Municipalities now sit on vast troves of data from 311 calls — hundreds of thousands or even millions per year — that can be mined and analyzed, and then used to inform municipal planning and budgeting. A proliferation of calls about basement floods, missed garbage pickups or dubious odours from factories can provide important clues, both about what’s happening in a neighbourhood as well as the performance of city departments. If scanned carefully for longer-term patterns, 311 calls can also offer predictions about future problems.
These digital mountains of call records certainly qualify as “big data.” But the ways in which this information is or can be used also offers important lessons, both positive and negative, about applications for other large urban data sets that might be generated by smart-city technologies.
The most obvious application is how municipal agencies respond to residents’ requests for service.
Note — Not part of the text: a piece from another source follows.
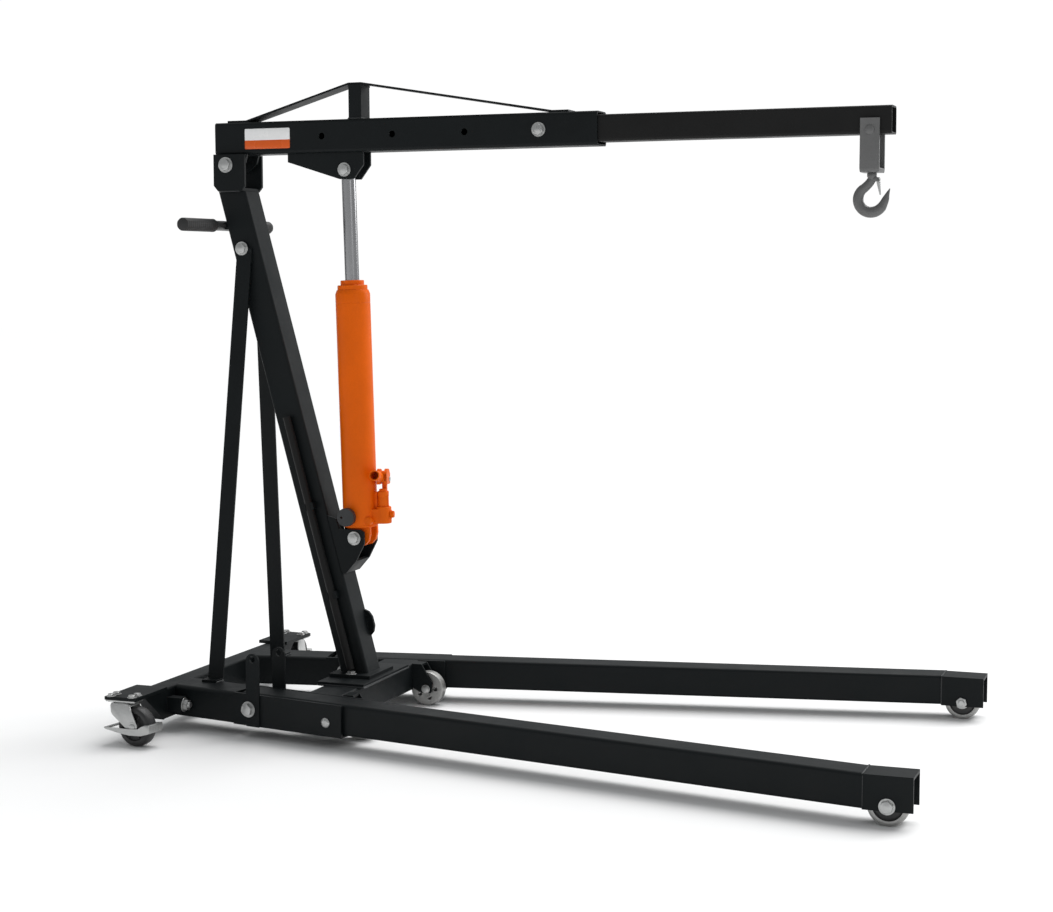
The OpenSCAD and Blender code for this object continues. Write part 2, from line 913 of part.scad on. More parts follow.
// ---------- legs ----------
module leg(s) {
  color(black) centred()
    difference() {
      leg_frame(s)
        difference() {
          translate([-30, 0, pivot_z])
            tube_x(1700, leg_w, leg_h, wall, 8);
          cyl_y(0, pivot_z, -60, 60, 18.1);
          cyl_y(lock_s, lock_z, -60, 60, 17);
          cyl_y(park_rise, pivot_z - ear_s, -60, 60, 17);
        }
      box(fork_x0, 2000, -900, 900, 0, 300);
    }
}

module leg_fork(s) {
  color(black) centred()
    translate([0, s * front_y, 0])
      difference() {
        union() {
          for (t = [-1, 1])
            box(fork_x0, fork_x1, t > 0 ? 34 : -40, t > 0 ? 40 : -34, fork_z0, fork_z1);
          box(fork_x0, fork_x1, -34, 34, fork_z1 - 6, fork_z1);
          box(fork_x0, fork_x0 + 5, -34, 34, fork_z0, fork_z1 - 6);
        }
        cyl_y(front_axle_x, wheel_d / 2, -60, 60, bolt_m + 2 * ghost);
      }
}

module front_axle(s) {
  color(steel) centred()
    translate([0, s * front_y, 0])
      bolt_y(front_axle_x, wheel_d / 2, -40, 80);
}

module front_wheel(s) {
  color(graphite) centred()
    wheel(front_axle_x, s * front_y, wheel_d, 58, 16.1, 0);
}

module leg_pivot_bolts() {
  color(steel) centred()
    for (s = [-1, 1])
      leg_frame(s)
        bolt_y(0, pivot_z, -sock_w / 2 - 5, sock_w + 10, 18, 27);
}

module leg_lock_pins() {
  color(steel) centred()
    for (s = [-1, 1])
      leg_frame(s)
        for (t = [-1, 1])
          rotate([0, 0, t > 0 ? 0 : 180])
            translate([t * lock_s, 0, 0]) {
              // stub in the wall and its head
              cyl_y(0, lock_z, sock_gap / 2 + 0.5, sock_w / 2 + 1, 16);
              cyl_y(0, lock_z, sock_w / 2, sock_w / 2 + 5, 24);
            }
}

// ---------- casters ----------
module caster_frame(s) {
  translate([caster_x, s * caster_y, 0])
    rotate([0, 0, s > 0 ? caster_swung : -caster_rest])
      children();
}

module caster_plates() {
  color(steel) centred()
    for (s = [-1, 1])
      difference() {
        translate([caster_x, s * caster_y, 104.4])
          translate([-39, -20, 0])
            cube([78, 40, 3.5]);
        for (dx = [-caster_px, caster_px])
          for (dy = [-caster_py, caster_py])
            translate([caster_x + dx, s * caster_y + dy, 100])
              cylinder(h = 20, d = 10.4);
      }
}

module caster_bolts() {
  color(steel) centred()
    for (s = [-1, 1])
      for (dx = [-caster_px, caster_px])
        for (dy = [-caster_py, caster_py])
          screw_down(caster_x + dx, s * caster_y + dy, mount_z, 10, 16, 12);
}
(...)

New York University urban analytics expert Constantine Kontokosta observes that many municipalities tend to be make such decisions in a “black box,” with little transparency as to whose needs take first priority (first-come-first-serve, a triage system, etc.). He and other 311 researchers say that these data sets also contain important signals that could assist in making service delivery either more efficient or more equitable (which aren’t necessarily the same thing).
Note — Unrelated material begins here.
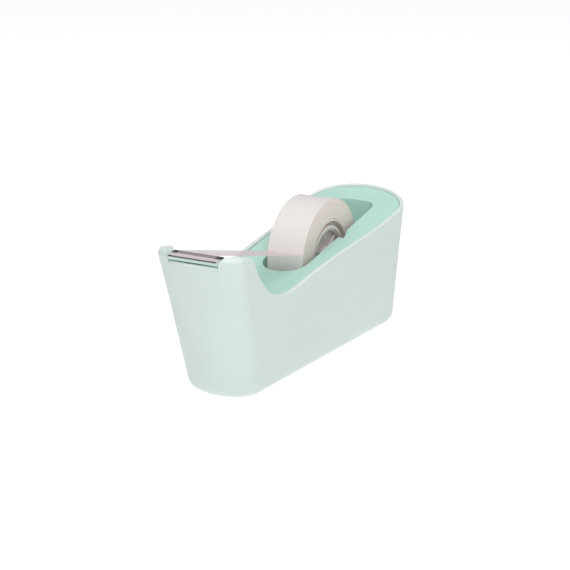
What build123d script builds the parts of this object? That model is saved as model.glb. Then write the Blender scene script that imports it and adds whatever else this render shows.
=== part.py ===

One pattern, noted by a New York state Health Foundation/Harvard research team in a 2020 study, found that spikes in calls about a particular problem may be orchestrated community campaigns. The study described the practice as a “misuse” that could lead city officials to “erroneously” conclude that an area was experiencing some kind of decline.
Another evaluation, published by Kontokosta in 2017, looked at New Yorkers’ complaints about hot-water problems in their buildings. Drawing on 311 data, inspection reports, census tract information and other records, the study found that neighbourhoods with high rents and incomes, better educated residents and larger non-Hispanic white populations “tend to over-report”: “Based on these results, we find that socioeconomic status, householder characteristics and language proficiency have a non-trivial effect on the propensity to use 311 across the city.”
Still other analysts have mined 311 data sets to show how they correlate to broader trends, such as the spread of urban “blight.” Those patterns, according to a 2016 analysis by NYU and the Center for Urban Science and Progress, could theoretically be used to predict future real-estate prices.
In 2017, a team of geographers and artificial intelligence scholars at the University of Illinois Urbana used six years of Chicago 311 sanitation service requests (e.g., overflowing garbage cans) to develop what they said was the first algorithm capable of generating predictions to help guide decisions about scheduling and routes.
Kontokosta, whose work focuses more on fairness and equity than efficient management, contends that such algorithms will eventually be available commercially, but notes that one limiting factor is that many local governments still use older mainframe computers that don’t have the chops to process so much data.
The other is a dearth of data scientists and mathematicians on municipal payrolls. “People with these skills,” he says, “aren’t working for cities.”